GIVEN TASK
Output only the lines from the start of the entries through the line holding "into one skin.". Each line must match the original exactly.

--- MATERIAL FOR THE TASK ---

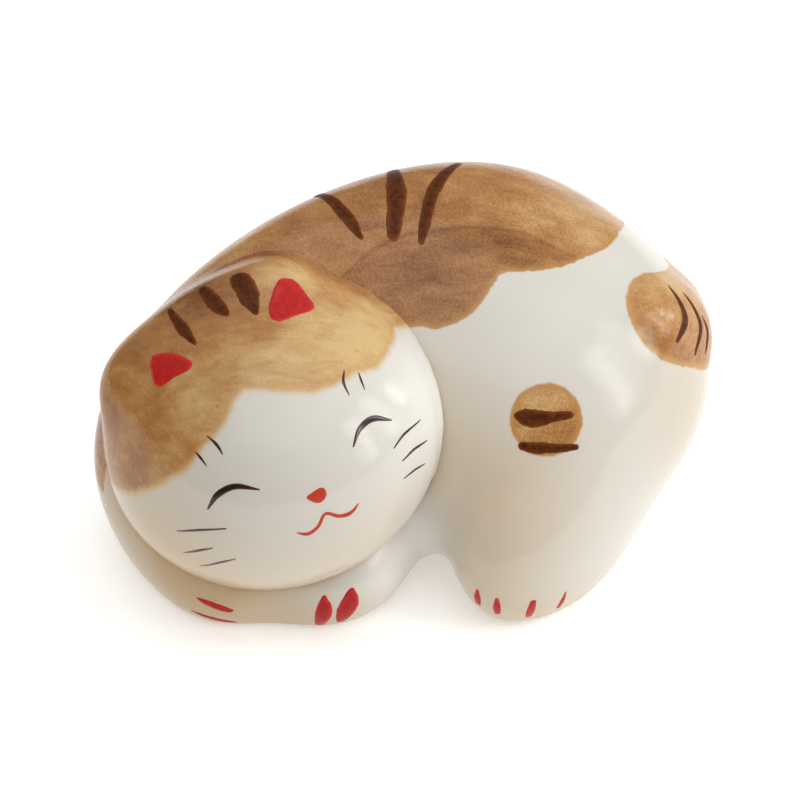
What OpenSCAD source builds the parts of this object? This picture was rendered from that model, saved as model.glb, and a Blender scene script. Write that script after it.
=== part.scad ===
// Sleeping ceramic cat: three glazed castings luted together, with overglaze enamel brush marks.
// Frame: +Z up, the cat's nose towards -Y, its left side towards +X, origin under the middle of
// its bounding box on the table. Every soft form is a few ellipsoids melted into one skin.

/* [Castings] */
// Wall left by the casting slip (mm)
wall_t = 2.8; // [2:0.1:4]
// Vent hole in the base (mm)
vent_d = 3; // [2:0.5:4]
// Air passage between the hollow torso and the hollow head (mm)
passage_d = 3; // [2:0.5:4]
// Gap left between two castings so that they stay separate solids (mm)
seam_gap = 0.02; // [0.01:0.01:0.1]
// How softly the limbs melt into the body (mm)
torso_blend = 3; // [1:0.5:5]
// How softly the ears melt into the head (mm)
head_blend = 1.6; // [0.5:0.1:3]
// How softly the tail's lengths melt together (mm)
tail_blend = 1.2; // [0.5:0.1:3]

/* [Torso ellipsoids: centre x y z, radii x y z, turn about Z] */
// Rump and hips
rump = [10.5, 5.1, 13.5, 19.5, 18.7, 16.3, -5];
// Shoulders and the curved back behind the head
shoulders = [-4.7, 7, 13.3, 27.4, 10.8, 19.3, 32.5];
// Near hind leg and its paw
left_hind_leg = [13.5, -13, 6.2, 8.9, 5.1, 7.6, 42];
// Far hind leg, tucked beside the rump
right_hind_leg = [14.6, 11.4, 7, 9, 7, 8, 0];
// Left front paw, under the chin
left_front_paw = [-7.1, -12.5, 3.9, 5.9, 6.7, 4.8, 0];
// Right front paw, under the cheek
right_front_paw = [-17.5, -11.5, 4.1, 5, 6.8, 4.7, 0];
// Chest and folded forelegs
chest = [-15.1, -7.9, 6.4, 10.9, 7.4, 7.6, 0];
// Nape and throat, where the head is seated
neck = [-18.3, -0.5, 9, 9, 9, 8.5, 0];
// Point inside the torso that its skin is measured from
torso_mid = [2.6, 2.4, 11];

/* [Head, in its own frame: +X the cat's left, -Y the nose, +Z the crown] */
// Middle of the skull
head_at = [-12.6, -8.1, 16.2];
// Tilt: nose up, head rolled over, face turned to its left (degrees)
head_turn = [-15, -17, 23];
// Skull and cheeks
skull = [0, 0, 0, 16.4, 18.4, 14, 0];
// Left ear
left_ear = [5.8, 1.4, 11.6, 3, 2.9, 3.2, 0];
// Right ear
right_ear = [-7.8, 2.6, 9.5, 5, 3.1, 4.1, 0];
// Brow ridge between the ears
crown = [-0.3, 2.5, 11.5, 5.7, 3, 3.6, 0];

/* [Tail: a bobtail pressed on round the rump, tip first] */
// Tip, on the near haunch
tail_tip = [21, 1, 20.3, 6.2, 6.2, 6.2, 0];
// Second length
tail_second = [24.3, 4.2, 18, 5.7, 5.7, 5.7, 0];
// Third length
tail_third = [24.8, 9.3, 16.4, 5, 5, 5, 0];
// Root, at the end of the spine
tail_root = [22.4, 14.6, 15, 5, 5, 5, 0];

/* [Enamel] */
// Thickness of an enamel brush mark (mm)
enamel_t = 0.14; // [0.05:0.01:0.3]
// Clearance between a mark and the casting's facets (mm)
enamel_gap = 0.03; // [0.01:0.01:0.1]
// Stations along a brush mark
mark_steps = 9; // [5:1:16]

/* [Facets] */
// Rings along the torso and head
rings = 38; // [16:2:60]
// Facets round each ring
ring_facets = 64; // [24:4:96]
// Which sub-part to show

/* [Hidden] */
TORSO = [rump, shoulders, left_hind_leg, right_hind_leg, left_front_paw, right_front_paw, chest,
    neck];
HEAD = [skull, left_ear, right_ear, crown];
TAIL = [tail_tip, tail_second, tail_third, tail_root];
tail_mid = (tail_second + tail_third) / 2;
tail_mid_at = [tail_mid[0], tail_mid[1], tail_mid[2]];
glaze_white = [0.93, 0.90, 0.85];
red = [0.70, 0.13, 0.09];
brown = [0.28, 0.13, 0.07];
black = [0.12, 0.08, 0.06];

// ---- Soft forms -----------------------------------------------------------------------------
// Near-true distance from point q to ellipsoid b, negative inside.
function blob(q, b) =
    let (dx = q.x - b[0], dy = q.y - b[1], c = cos(b[6]), s = sin(b[6]),
         v = [(dx * c + dy * s) / b[3], (dy * c - dx * s) / b[4], (q.z - b[2]) / b[5]],
         a = norm(v), g = norm([v.x / b[3], v.y / b[4], v.z / b[5]]))
    a * (a - 1) / g;
// The same for a set of ellipsoids melted together over a blend width.
function form(q, set, blend) =
    -blend * ln([for (b = set) exp(-blob(q, b) / blend)] * [for (b = set) 1]);
// How far from c along d the skin lies, by halving the span n times.
function reach(c, d, set, blend, off, lo, hi, n) =
    n == 0 ? (lo + hi) / 2 :
    let (m = (lo + hi) / 2)
    form(c + m * d, set, blend) > off ? reach(c, d, set, blend, off, lo, m, n - 1)
                                      : reach(c, d, set, blend, off, m, hi, n - 1);
// Unit vector: a is the swing towards +X, b the climb round the X axis from -Y over +Z.
function aim(a, b) = [sin(a), -cos(a) * cos(b), cos(a) * sin(b)];
function unit(v) = v / norm(v);

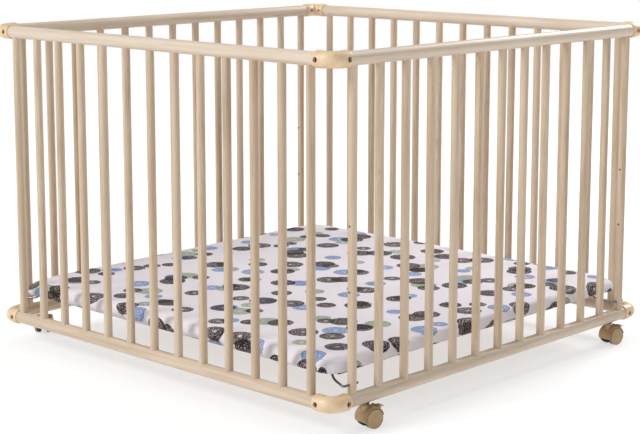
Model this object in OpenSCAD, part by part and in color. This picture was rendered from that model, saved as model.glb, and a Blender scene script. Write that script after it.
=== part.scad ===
// Square wooden playpen on castors: four barred panels joined by moulded corner elbows,
// a height-adjustable padded floor held by four wire hooks, and four twin-wheel castors.
// Millimetres, +Z up. The origin is on the ground, under the middle of the square.

/* [Panels] */
// Bars in each side
bars_per_side = 13; // [7:2:17]
// Distance between the axes of two neighbouring bars
bar_pitch = 77; // [60:1:85]
// Distance from the corner point, where two rail axes cross, to the first bar
corner_gap = 56; // [54:1:70]
// Diameter of a bar
bar_d = 18; // [16:0.5:20]
// Diameter of a rail
rail_d = 28; // [26:0.5:32]
// Height of the bottom rail's axis above the ground
bottom_axis_z = 65; // [62:1:68]
// Distance between the top and bottom rail axes
rail_span = 664; // [600:2:700]
// How deep a bar's end sits in its rail, measured past the rail's surface
bar_seat = 12; // [8:1:14]

/* [Corner elbows] */
// Outer diameter of the bend
elbow_d = 33; // [32:0.5:38]
// Outer diameter of the two sockets
socket_d = 34.4; // [33.5:0.1:40]
// Distance from the corner point to a socket's open end
socket_reach = 42; // [40:1:46]
// Radius of the bend, along its axis
bend_r = 21; // [18:0.5:22]
// Distance from the corner point to a socket's bolt
bolt_reach = 30; // [29:0.5:32]
// Diameter of the bolt's hole in the outer wall
bolt_hole_d = 11; // [10.4:0.1:12]

/* [Floor] */
// Side of the square padded floor
mat_side = 996; // [900:1:1000]
// Radius of the floor's corners, seen from above
mat_corner_r = 36; // [30:1:60]
// Thickness of the board with its padding and cover
mat_t = 28; // [24:1:34]
// Height of the floor's upper face in its lowest position
mat_top_z = 141.5; // [138:0.5:146]
// Thickness of the wooden board inside
board_t = 11; // [8:0.5:12]
// Heights of the hook holes in the end bars
hook_levels = [96.7, 280, 409]; // [90:0.1:450]

/* [Hooks] */
// Diameter of the steel wire
wire_d = 5; // [4:0.1:5]
// How far a hook's pin passes beyond the bar's axis
pin_out = 16; // [14:1:18]
// Distance from the bar's axis to the hook's bend, on the pin's other side
pin_back = 25; // [22:1:27]

/* [Castors] */
// Diameter of a castor's wheels
wheel_d = 40; // [38:1:41]
// Distance over the outer faces of the two wheels
wheels_w = 40; // [36:1:42]
// Distance from the swivel axis back to the axle
trail = 11; // [10.5:0.5:12]
// Turn of the two right-hand castors about their stems, from trailing towards +Y
right_turn = -10; // [-180:1:180]
// Turn of the two left-hand castors
left_turn = 43; // [-180:1:180]

/* [Hidden] */

$fn = 64;
e = 1;                       // overshoot of a cutting tool past the face it cuts

// Colours
wood = [0.80, 0.70, 0.58];
bar_wood = [0.76, 0.65, 0.51];
beige = [0.80, 0.68, 0.50];
tan_plastic = [0.67, 0.56, 0.42];
fabric = [0.88, 0.85, 0.88];
steel = [0.30, 0.32, 0.34];
dark = [0.10, 0.09, 0.09];
brass = [0.72, 0.60, 0.32];
board_wood = [0.62, 0.48, 0.34];

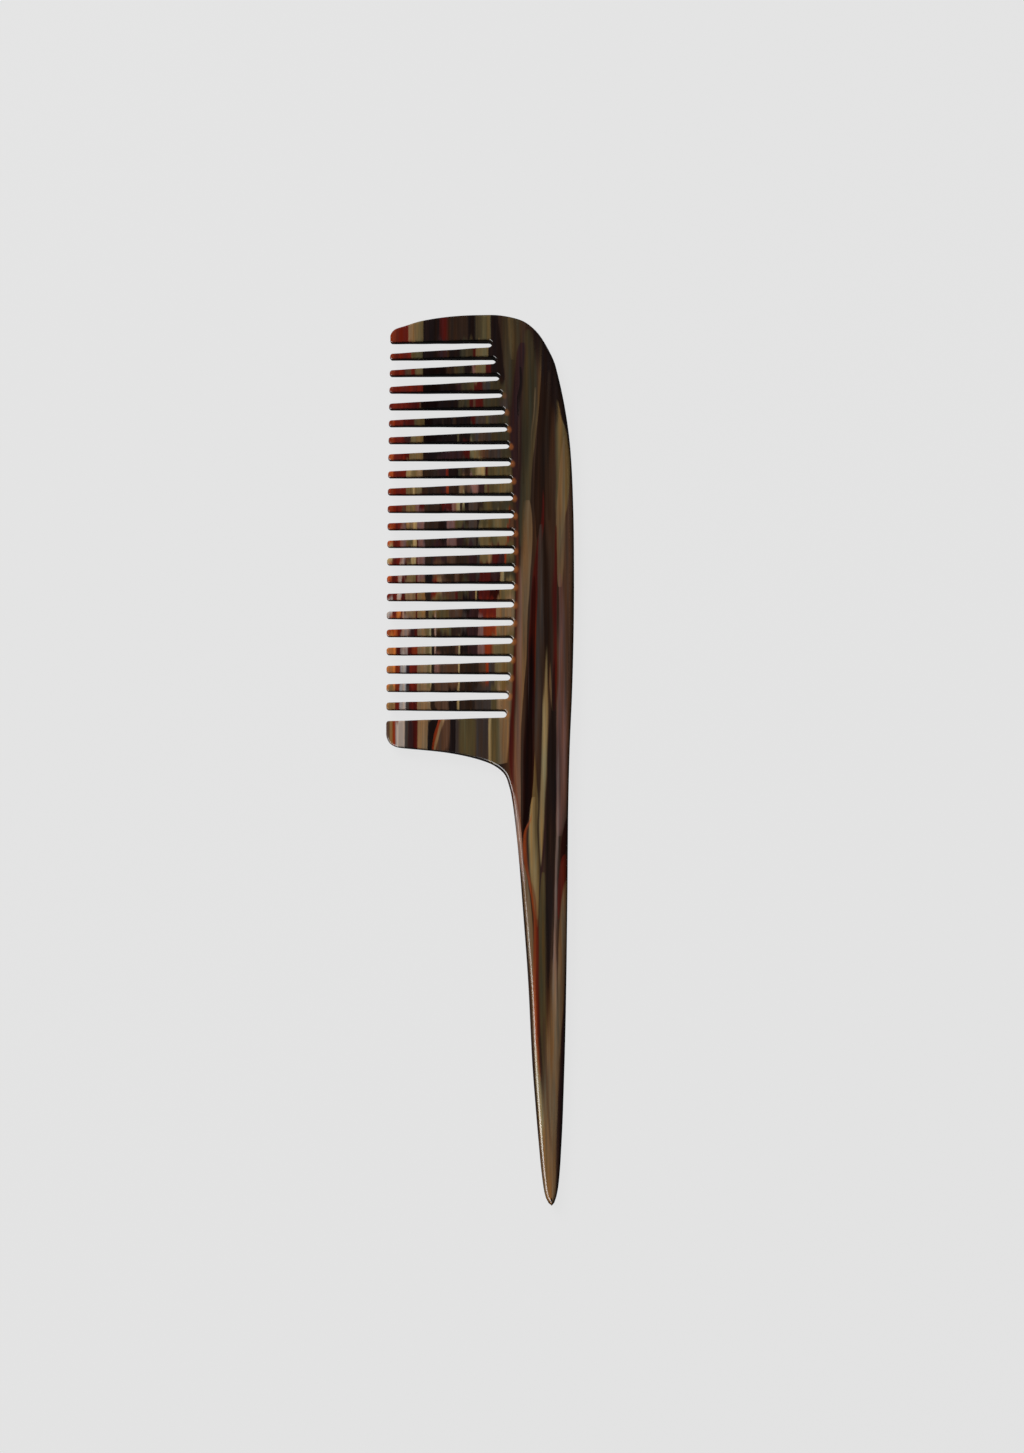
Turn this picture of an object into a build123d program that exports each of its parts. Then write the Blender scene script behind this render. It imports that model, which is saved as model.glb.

---

TASK RESULT
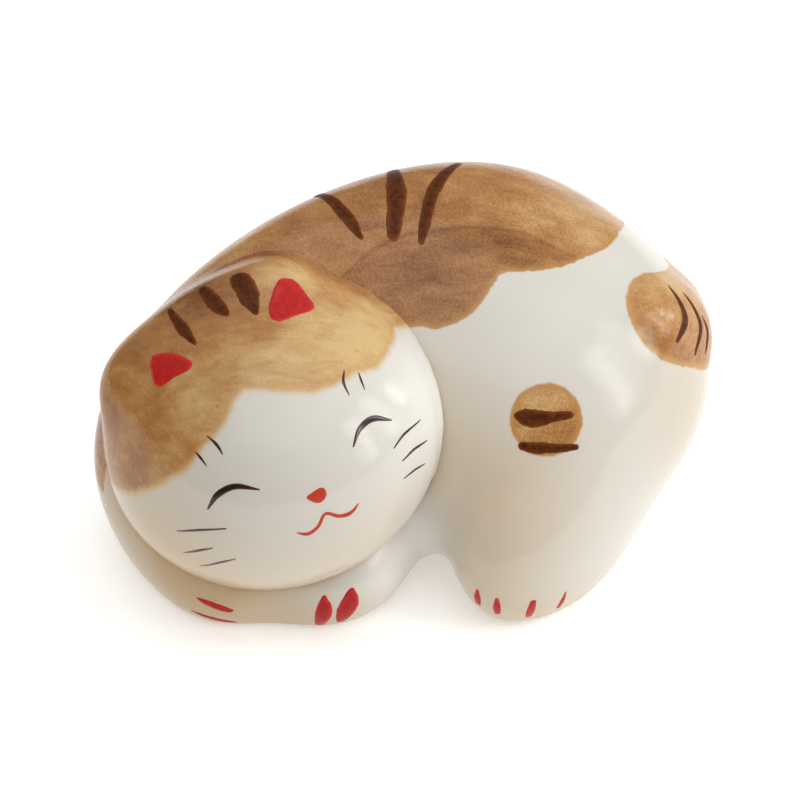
What OpenSCAD source builds the parts of this object? This picture was rendered from that model, saved as model.glb, and a Blender scene script. Write that script after it.
=== part.scad ===
// Sleeping ceramic cat: three glazed castings luted together, with overglaze enamel brush marks.
// Frame: +Z up, the cat's nose towards -Y, its left side towards +X, origin under the middle of
// its bounding box on the table. Every soft form is a few ellipsoids melted into one skin.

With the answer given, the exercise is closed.